By Riaan Becker, Associate Attorney at Centurion Law Group’s Johannesburg headquarters
Investors and potential employers are often rattled by South African labour laws and the frequency of employee strikes, whether the strikes are protected or unprotected. The perception is that employees, and the unions who represent them, are well protected under the law and seldom face recourse for their actions in taking unprotected industrial action. In reality, employers also enjoy protection under the Labour Relations Act of 1995 (“LRA”) and the courts often enforce the LRA by providing relief for employers whose workers participate in unprotected activities. An examples of this is Algoa Bus Company (Pty) Ltd v Transport Action Retail and General Workers Union (Thor Targwu) and Another  9 BLLR 952 (LC) (“Algoa matter”).
It is important to understand the difference between a protected and an unprotected strike. Under South African law a protected strike is one that complies with the provisions of the LRA. The effect of a protected strike is that the participating employees cannot be dismissed by reason of their taking part in the strike, nor do they commit a breach of contract by participating in a protected strike action. Should employees participate in an unprotected strike, it follows that the employees’ participation would be grounds for dismissal.
The requirements under the LRA for a protected strike, in summary, are:
- Firstly, there must be an issue in dispute which is referred to the Commission for Conciliation, Mediation and Arbitration (CCMA);
- Secondly, the dispute cannot be resolved and the CCMA has issued a certificate stating that the dispute remains unresolved;
- And thirdly, the striking employees or union must give an employer at least 48 hours’ notice of the intended strike.
Provided that the employees comply with the aforementioned requirements, a strike will be protected in terms of the LRA.
The Algoa Matter
In the Algoa matter the employer, a transport company providing buses and drivers to clients, approached the court in terms of Section 68(1)(b) of the LRA concerning a claim for compensation for economic loss sustained as a result of an unprotected strike. The striking employees, acting with their trade union, took unprotected industrial action in a response to disciplinary action taken against some of the company’s workers.
As a result of the unprotected strike the employer suffered economic loss in the form of lost fares and subsidies for the duration of the action and there was no way the loss could be recovered by working additional hours once the employees returned to work. As compensation for the employer’s damages, the Labour Court ordered the trade union and the employees to compensate the employer the amount of R 1,406,285,33 in respect of the economic loss suffered during the unprotected strike.
Strikes have a tendency to drag on as employers are not always in a position to meet the demands of their employees and/or trade unions.
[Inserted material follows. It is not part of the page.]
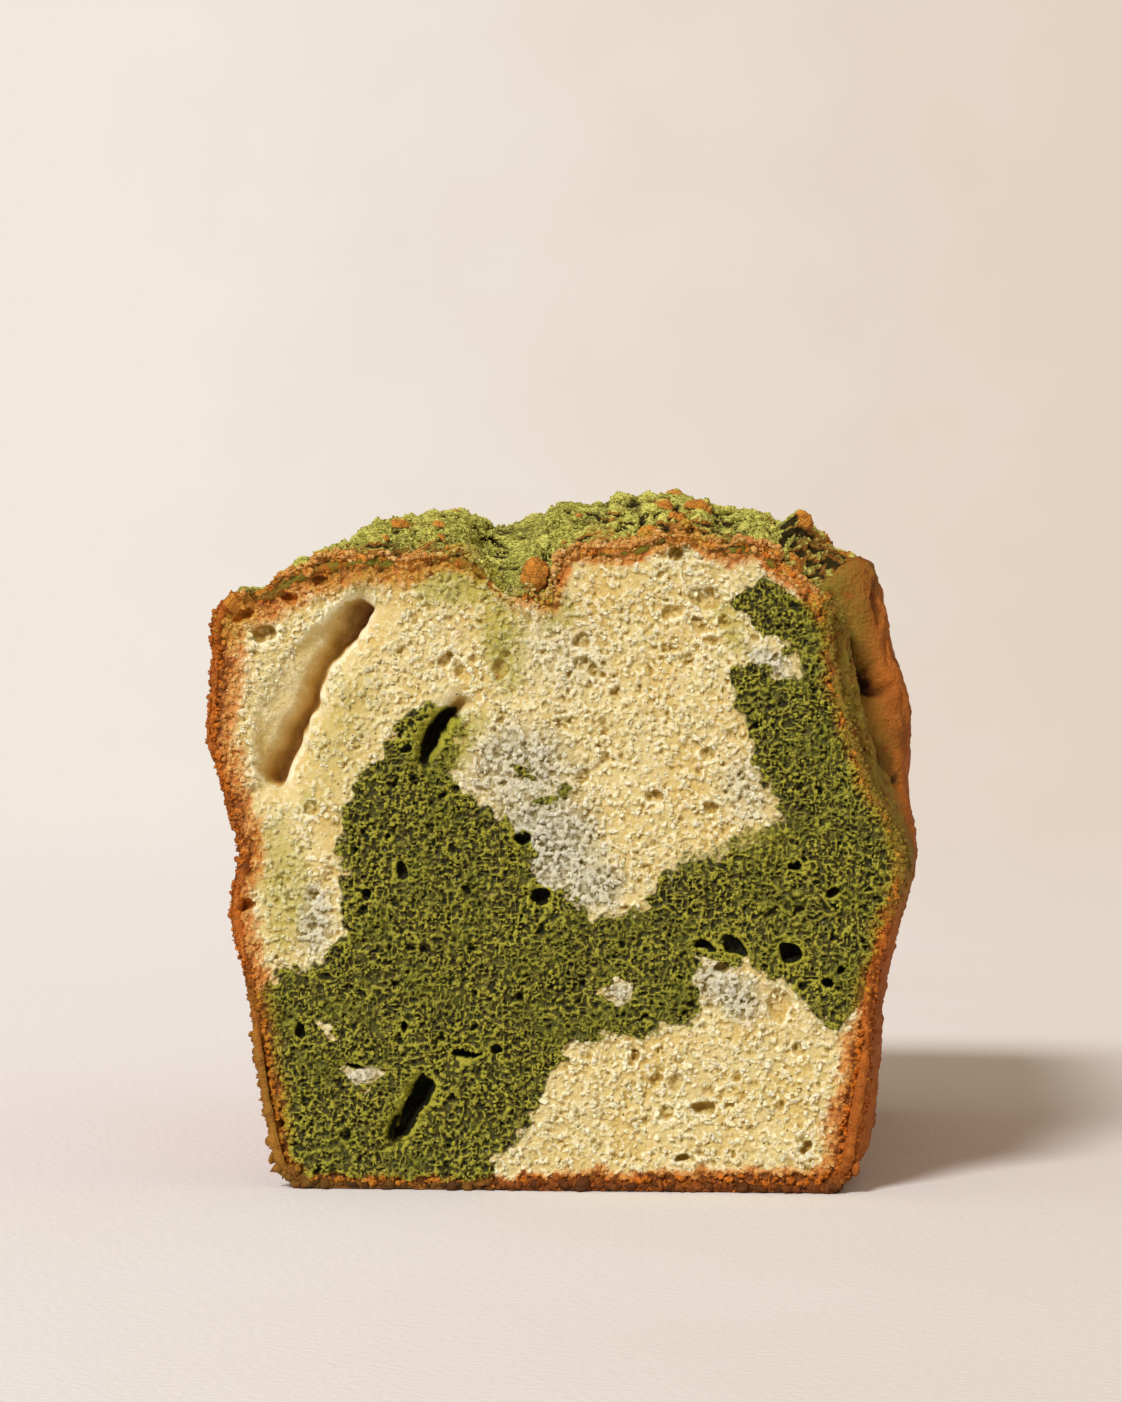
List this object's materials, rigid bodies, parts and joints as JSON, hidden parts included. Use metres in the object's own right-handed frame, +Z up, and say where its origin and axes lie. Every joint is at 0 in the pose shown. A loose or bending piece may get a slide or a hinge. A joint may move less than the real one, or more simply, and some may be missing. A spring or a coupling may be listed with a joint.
{
  "type": "marble loaf cake",
  "caption": "Tin-baked pound loaf cut across, with a green tea and vanilla marbled crumb on the cut end, browned sides and a cracked crown dusted with green powder.",
  "frame": {"origin": "centre of the bounding box's bottom face, on the flat base that the cake stands on", "axes": "+Z up, the cut end faces -Y, the baked end is toward +Y, +X is to the right of someone who looks at the cut"},
  "size_m": [0.0894, 0.1108, 0.0877],
  "materials": {
    "crust": "matt baked crust, brown to orange",
    "vanilla_crumb": "open, moist pale yellow crumb",
    "green_crumb": "open, moist olive green crumb",
    "green_dusting": "dry green powder over a browned crown"
  },
  "bodies": {
    "root": {"loaf": "crust"}
  },
  "joints": []
}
These demands could range from higher salaries to better working conditions. Most industries have been faced with tough economic times in recent months, and for some industries the hardship has spanned over years, resulting in employers finding themselves with limited resources to meet the demands of employees.
Therefore, as an employer, it has become an absolute necessity to gain an understanding of strikes, and especially what constitutes an unprotected strike, in order to mitigate the effect of industrial action as far as it is economically possible to do so. Furthermore, it is also important to understand that an employee’s right to strike is entrenched in the South African Constitution. However, as with any other right, the right to strike is met with obligations. An employer also enjoys rights under the same constitution and by extension, the legislative framework of the labour laws in South Africa.
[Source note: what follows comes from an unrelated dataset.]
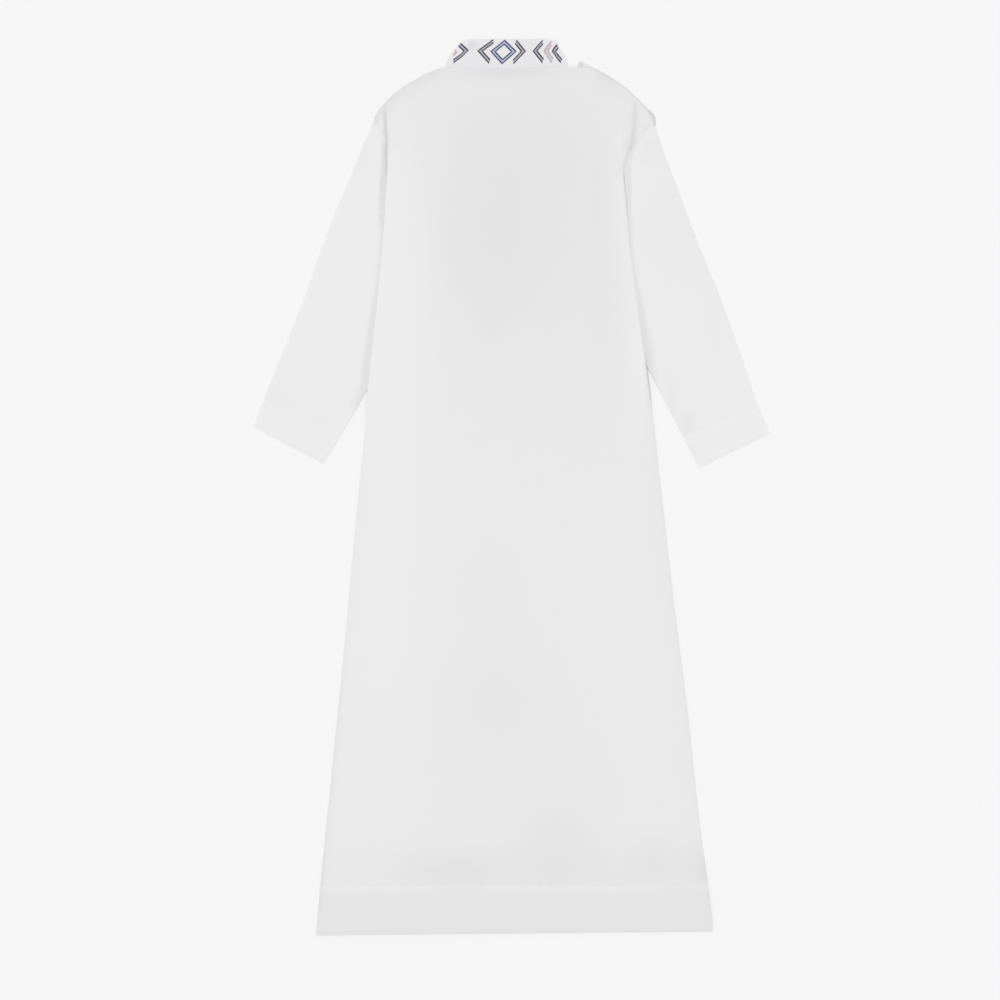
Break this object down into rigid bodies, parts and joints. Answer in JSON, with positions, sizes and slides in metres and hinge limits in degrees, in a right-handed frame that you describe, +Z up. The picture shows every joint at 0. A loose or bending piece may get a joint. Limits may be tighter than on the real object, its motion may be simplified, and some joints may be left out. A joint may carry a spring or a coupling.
{
  "type": "ankle-length robe",
  "caption": "Ankle-length robe with stand collar and long cuffed sleeves, laid flat with its back up, sleeves angled down beside a flared body with a deep turned hem.",
  "frame": {"origin": "centre of the overall box in X and Y, at the rest face on the underside of the front panel", "axes": "+Y from the hem to the collar, +Z up out of the back panel, +X towards the wearer's right sleeve"},
  "size_m": [0.8476, 1.4724, 0.0071],
  "materials": {
    "robe_cloth": "plain fine weave, matt white",
    "collar_cloth": "plain fine weave, matt white with a cool tint, embroidered border"
  },
  "bodies": {
    "root": {"back": "robe_cloth", "front": "robe_cloth", "sleeve_left": "robe_cloth", "sleeve_right": "robe_cloth", "cuff_left": "robe_cloth", "cuff_right": "robe_cloth", "collar": "collar_cloth", "placket": "robe_cloth"}
  },
  "joints": []
}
The Algoa judgment should serve as a reminder to investors and potential employers in South Africa that trade unions and employees are well protected under South African laws, but they are not immune to consequences for failure to follow pre-industrial action procedures. Investors and employers should understand that employees may strike from time to time, but they should be reassured that legal recourse is available when strikes are unprotected.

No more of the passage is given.